## Objective:
Quote the listing below in its entirety.

(Entries with model source code)
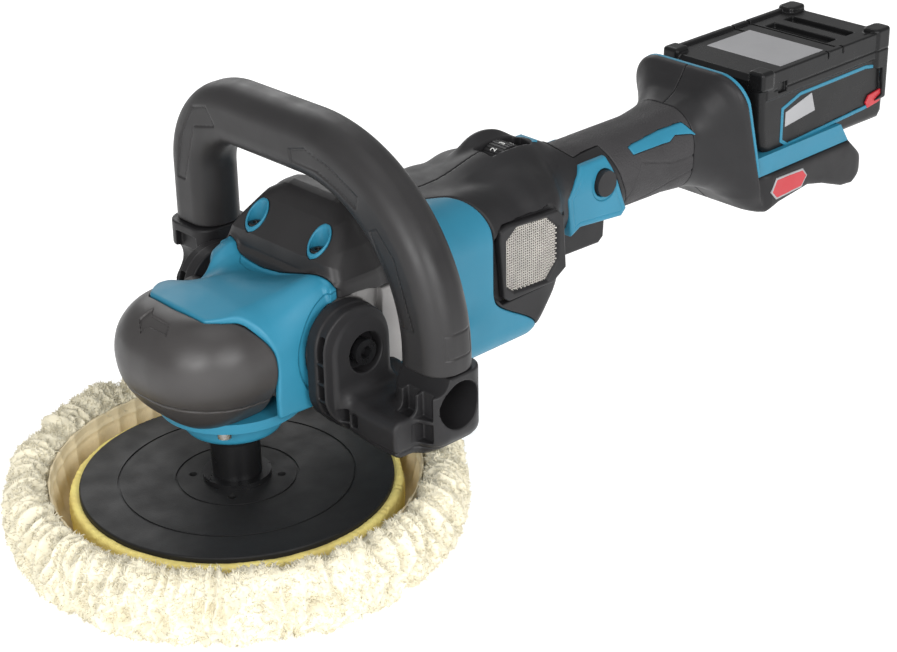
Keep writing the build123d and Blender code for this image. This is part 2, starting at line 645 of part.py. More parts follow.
FRAME_OUTLINE = [(140, 96), (140, 128), (146, 134), (184, 134), (190, 128), (190, 102), (183, 92),
                 (145, 91)]
# Case screws: (x, z, reach of the boss to each side wall)
CASE_SCREWS = [(160, 71.5, 39.5), (203.5, 112, 28), (306, 119, 21.5), (362, 91, 38), (446, 91, 38)]
DIAL_SLOT = ((DIAL_X - 15, -9.5, 128), (DIAL_X + 15, 7.5, 170))
TRIGGER_SLOT = ((214, -9, 88), (266, 9, 104))


def panel_form(points, side, y_in, y_out, mode=Mode.ADD):
    """A flat panel with an outline in (x, z) on one side of the housing."""
    with BuildSketch(Plane.XZ.offset(-side * y_in)) as outline:
        with BuildLine():
            Polyline(*points, close=True)
        make_face()
    extrude(outline.sketch, amount=-side * (y_out - y_in), mode=mode)


with BuildPart() as handle_shell:
    loft_stations(HANDLE_STATIONS)
    # shelf below the battery, with a shallow arch underneath
    block((346, -40, SHELF_LOW), (SHELF_END, 40, SHELF_TOP))
    fillet(handle_shell.edges().filter_by(Axis.Z).filter_by(lambda e: e.center().X > 455), 12)
    side_form([(374, 70), (380, 76), (390, 83), (406, 84), (424, 74), (426, 70)], 60,
              mode=Mode.SUBTRACT)
    # inside of the body, grip and shelf
    loft_stations(HANDLE_STATIONS[:-1], inset=WALL, mode=Mode.SUBTRACT)
    block((BODY_TOP_X - 1, -60, 40), (BODY_TOP_X + WALL, 60, 170), mode=Mode.SUBTRACT)
    side_form([(GUARD_TIP_X, 170), (352.5, 112), (354, SHELF_TOP), (400, SHELF_TOP), (400, 170)], 60,
              mode=Mode.SUBTRACT)
    block((340, -36.5, 87), (SHELF_END - 4, 36.5, SHELF_TOP - WALL), mode=Mode.SUBTRACT)
    # wall between the grip and the battery bay
    with BuildPart(mode=Mode.PRIVATE) as bay_wall:
        loft_stations([station_at(x, HANDLE_STATIONS) for x in (328, 332)], inset=WALL / 2)
        block((320, -10, 104), (340, 10, 120), mode=Mode.SUBTRACT)
    add(bay_wall.part)
    # web that holds the rear rotor bearing
    with BuildSketch(Plane.YZ.offset(149)):
        with Locations((0, BODY_MID)):
            RectangleRounded(BODY_W - 5, BODY_HIGH - BODY_LOW - 5, 20)
        with Locations((0, ROTOR_Z)):
            Circle(11, mode=Mode.SUBTRACT)
        for y in (-26, 26):
            with Locations((y, ROTOR_Z)):
                RectangleRounded(18, 50, 6, mode=Mode.SUBTRACT)
    extrude(amount=9)
    # screw bosses
    for x, z, reach in CASE_SCREWS:
        rod_y(x, z, 4.5, -reach, reach)
    # openings: dial, trigger, mesh windows, side plates, lock button, screws
    block(*DIAL_SLOT, mode=Mode.SUBTRACT)
    block(*TRIGGER_SLOT, mode=Mode.SUBTRACT)
    for side in (-1, 1):
        panel_form(FRAME_OUTLINE, side, 38.5, 45, mode=Mode.SUBTRACT)
        panel_form(PLATE_OUTLINE, side, PLATE_IN, 30, mode=Mode.SUBTRACT)
    rod_y(BUTTON_X, BUTTON_Z, BUTTON_R + 0.3, -30, 30, mode=Mode.SUBTRACT)
    for x, z, reach in CASE_SCREWS:
        rod_y(x, z, 2, -14, 24, mode=Mode.SUBTRACT)
        rod_y(x, z, 4, 17, 50, mode=Mode.SUBTRACT)
    rod_y(TRIGGER_PIVOT_X, TRIGGER_PIVOT_Z, 2, -PLATE_IN, PLATE_IN, mode=Mode.SUBTRACT)
    # seat for the soft grip sleeve
    with BuildPart(mode=Mode.PRIVATE) as sleeve_seat:
        block((SLEEVE_FRONT, -40, 80), (SLEEVE_BACK, 40, 165))
        loft_stations(HANDLE_STATIONS[3:6], inset=SLEEVE_T, mode=Mode.SUBTRACT)
    add(sleeve_seat.part, mode=Mode.SUBTRACT)
    # blue inserts before and behind the dial
    for x in (DIAL_X - 20, DIAL_X + 17):
        block((x, -6, 149), (x + 4, 6, 160), mode=Mode.SUBTRACT)
    side_form(seam_face(front=True, gap=0), 60, mode=Mode.SUBTRACT)

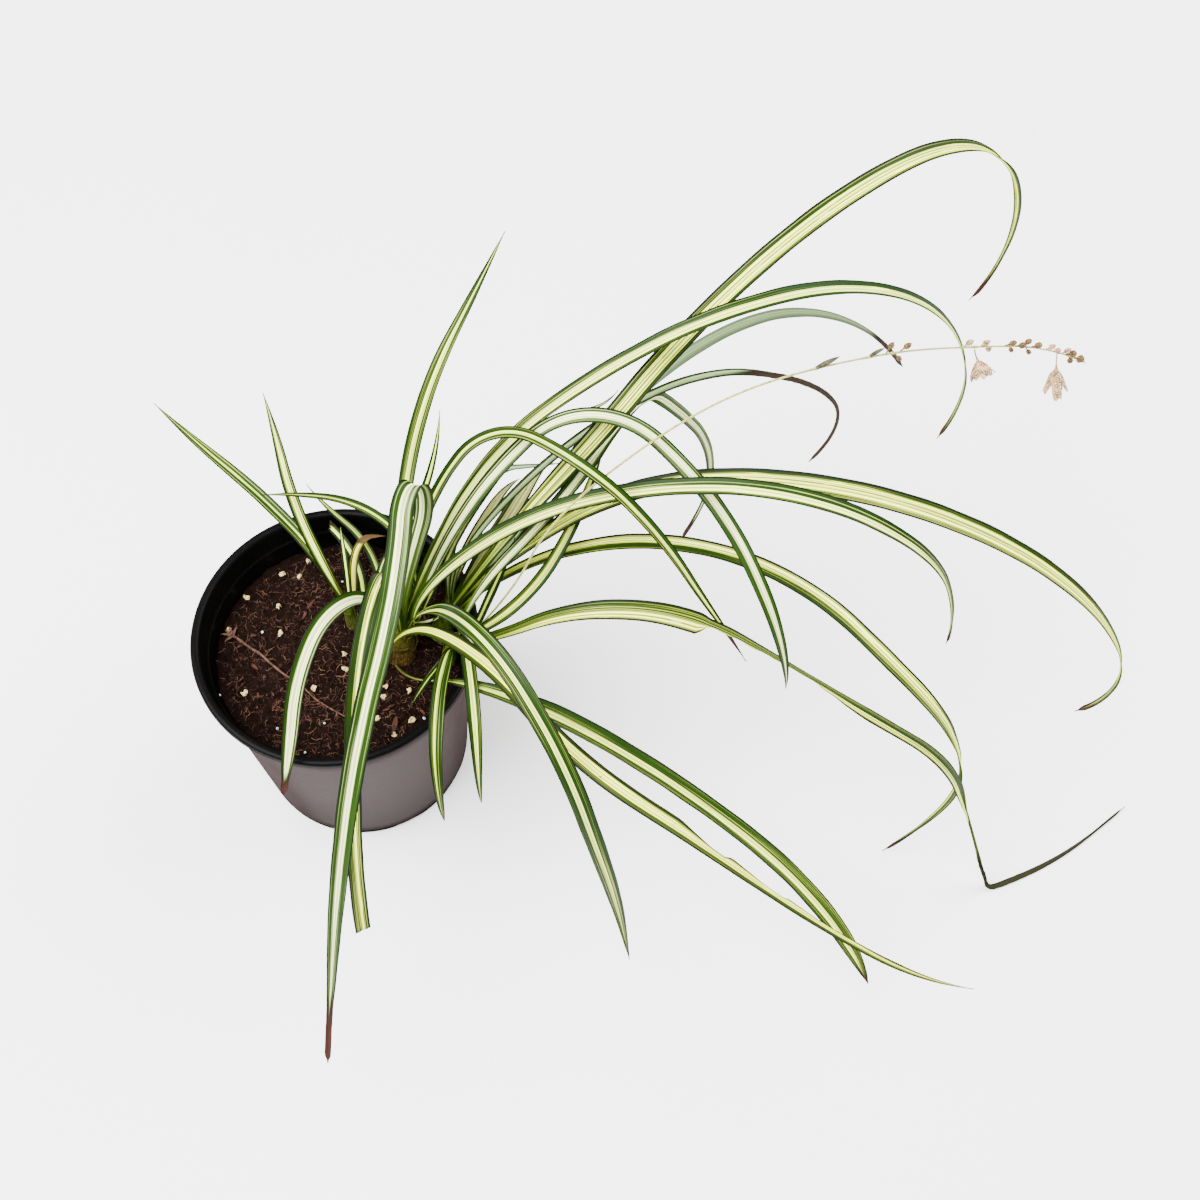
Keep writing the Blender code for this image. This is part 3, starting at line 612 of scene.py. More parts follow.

## Correct result:
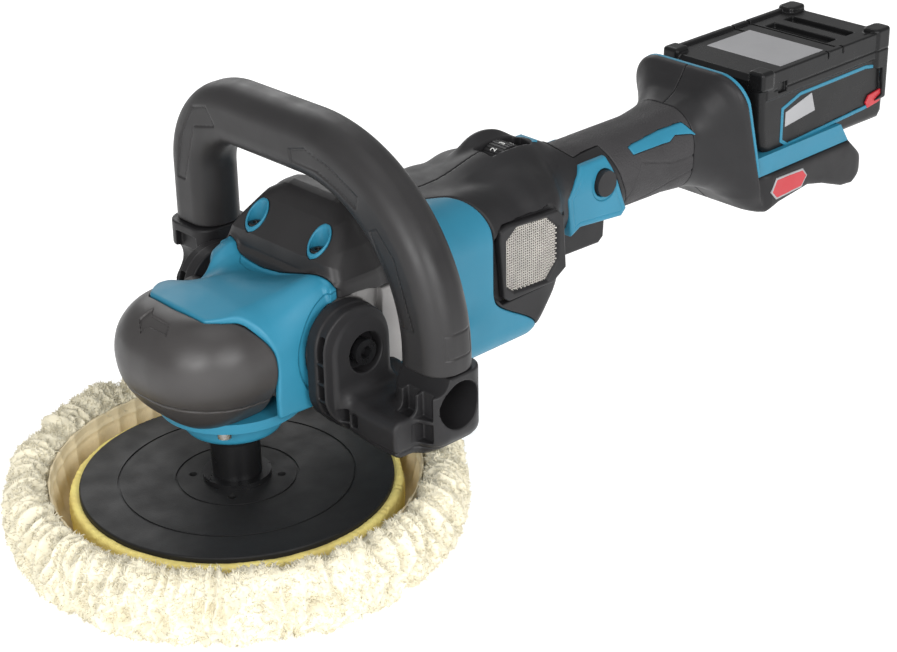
Keep writing the build123d and Blender code for this image. This is part 2, starting at line 645 of part.py. More parts follow.
FRAME_OUTLINE = [(140, 96), (140, 128), (146, 134), (184, 134), (190, 128), (190, 102), (183, 92),
                 (145, 91)]
# Case screws: (x, z, reach of the boss to each side wall)
CASE_SCREWS = [(160, 71.5, 39.5), (203.5, 112, 28), (306, 119, 21.5), (362, 91, 38), (446, 91, 38)]
DIAL_SLOT = ((DIAL_X - 15, -9.5, 128), (DIAL_X + 15, 7.5, 170))
TRIGGER_SLOT = ((214, -9, 88), (266, 9, 104))


def panel_form(points, side, y_in, y_out, mode=Mode.ADD):
    """A flat panel with an outline in (x, z) on one side of the housing."""
    with BuildSketch(Plane.XZ.offset(-side * y_in)) as outline:
        with BuildLine():
            Polyline(*points, close=True)
        make_face()
    extrude(outline.sketch, amount=-side * (y_out - y_in), mode=mode)


with BuildPart() as handle_shell:
    loft_stations(HANDLE_STATIONS)
    # shelf below the battery, with a shallow arch underneath
    block((346, -40, SHELF_LOW), (SHELF_END, 40, SHELF_TOP))
    fillet(handle_shell.edges().filter_by(Axis.Z).filter_by(lambda e: e.center().X > 455), 12)
    side_form([(374, 70), (380, 76), (390, 83), (406, 84), (424, 74), (426, 70)], 60,
              mode=Mode.SUBTRACT)
    # inside of the body, grip and shelf
    loft_stations(HANDLE_STATIONS[:-1], inset=WALL, mode=Mode.SUBTRACT)
    block((BODY_TOP_X - 1, -60, 40), (BODY_TOP_X + WALL, 60, 170), mode=Mode.SUBTRACT)
    side_form([(GUARD_TIP_X, 170), (352.5, 112), (354, SHELF_TOP), (400, SHELF_TOP), (400, 170)], 60,
              mode=Mode.SUBTRACT)
    block((340, -36.5, 87), (SHELF_END - 4, 36.5, SHELF_TOP - WALL), mode=Mode.SUBTRACT)
    # wall between the grip and the battery bay
    with BuildPart(mode=Mode.PRIVATE) as bay_wall:
        loft_stations([station_at(x, HANDLE_STATIONS) for x in (328, 332)], inset=WALL / 2)
        block((320, -10, 104), (340, 10, 120), mode=Mode.SUBTRACT)
    add(bay_wall.part)
    # web that holds the rear rotor bearing
    with BuildSketch(Plane.YZ.offset(149)):
        with Locations((0, BODY_MID)):
            RectangleRounded(BODY_W - 5, BODY_HIGH - BODY_LOW - 5, 20)
        with Locations((0, ROTOR_Z)):
            Circle(11, mode=Mode.SUBTRACT)
        for y in (-26, 26):
            with Locations((y, ROTOR_Z)):
                RectangleRounded(18, 50, 6, mode=Mode.SUBTRACT)
    extrude(amount=9)
    # screw bosses
    for x, z, reach in CASE_SCREWS:
        rod_y(x, z, 4.5, -reach, reach)
    # openings: dial, trigger, mesh windows, side plates, lock button, screws
    block(*DIAL_SLOT, mode=Mode.SUBTRACT)
    block(*TRIGGER_SLOT, mode=Mode.SUBTRACT)
    for side in (-1, 1):
        panel_form(FRAME_OUTLINE, side, 38.5, 45, mode=Mode.SUBTRACT)
        panel_form(PLATE_OUTLINE, side, PLATE_IN, 30, mode=Mode.SUBTRACT)
    rod_y(BUTTON_X, BUTTON_Z, BUTTON_R + 0.3, -30, 30, mode=Mode.SUBTRACT)
    for x, z, reach in CASE_SCREWS:
        rod_y(x, z, 2, -14, 24, mode=Mode.SUBTRACT)
        rod_y(x, z, 4, 17, 50, mode=Mode.SUBTRACT)
    rod_y(TRIGGER_PIVOT_X, TRIGGER_PIVOT_Z, 2, -PLATE_IN, PLATE_IN, mode=Mode.SUBTRACT)
    # seat for the soft grip sleeve
    with BuildPart(mode=Mode.PRIVATE) as sleeve_seat:
        block((SLEEVE_FRONT, -40, 80), (SLEEVE_BACK, 40, 165))
        loft_stations(HANDLE_STATIONS[3:6], inset=SLEEVE_T, mode=Mode.SUBTRACT)
    add(sleeve_seat.part, mode=Mode.SUBTRACT)
    # blue inserts before and behind the dial
    for x in (DIAL_X - 20, DIAL_X + 17):
        block((x, -6, 149), (x + 4, 6, 160), mode=Mode.SUBTRACT)
    side_form(seam_face(front=True, gap=0), 60, mode=Mode.SUBTRACT)

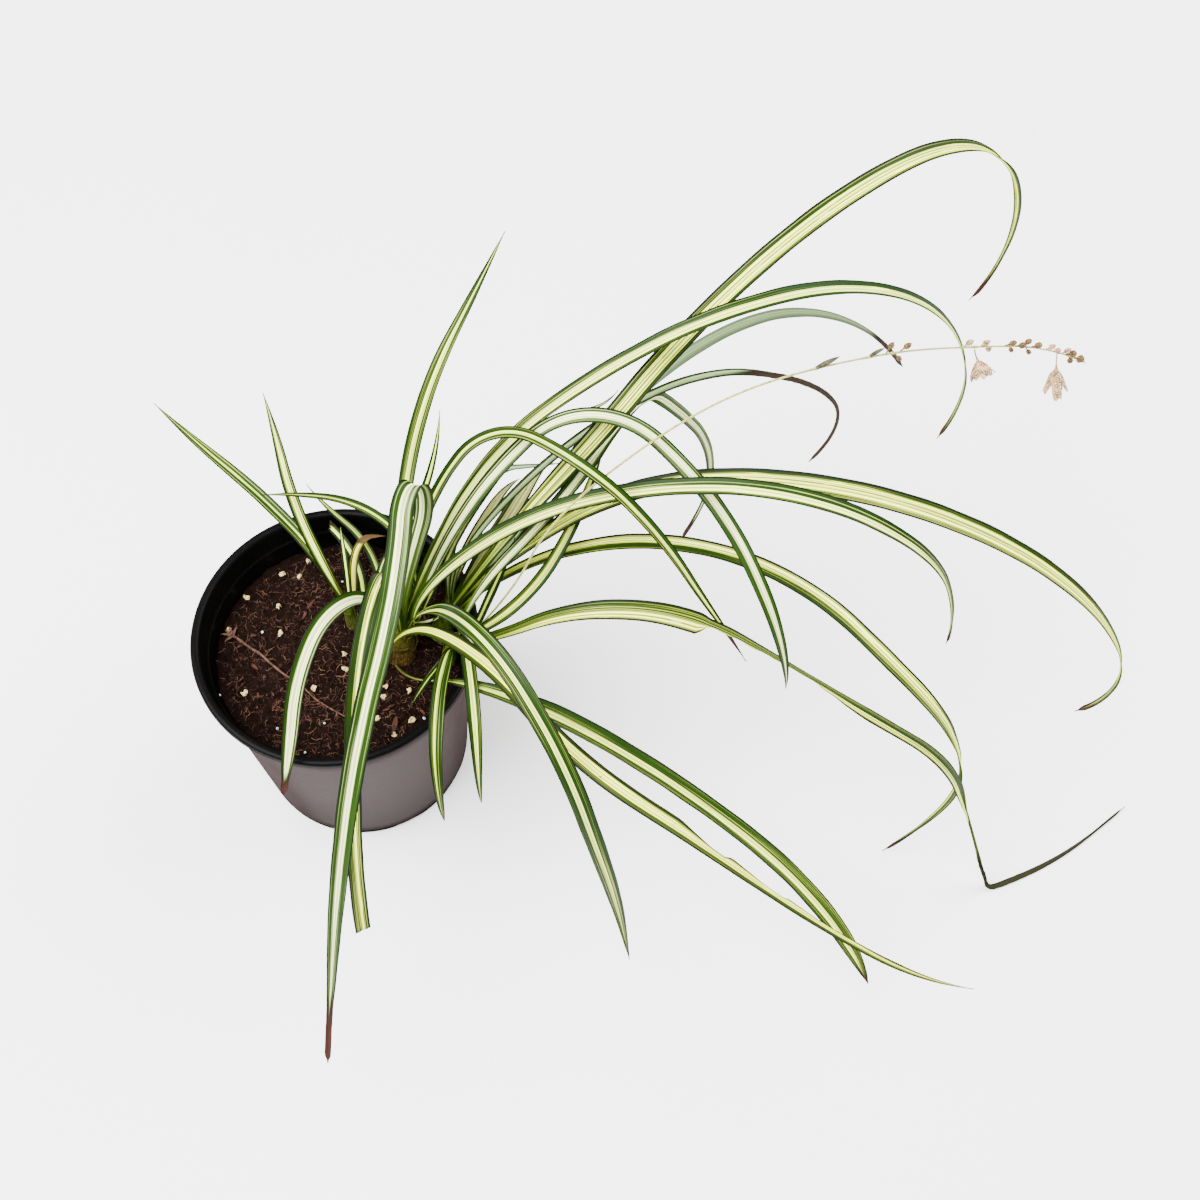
Keep writing the Blender code for this image. This is part 3, starting at line 612 of scene.py. More parts follow.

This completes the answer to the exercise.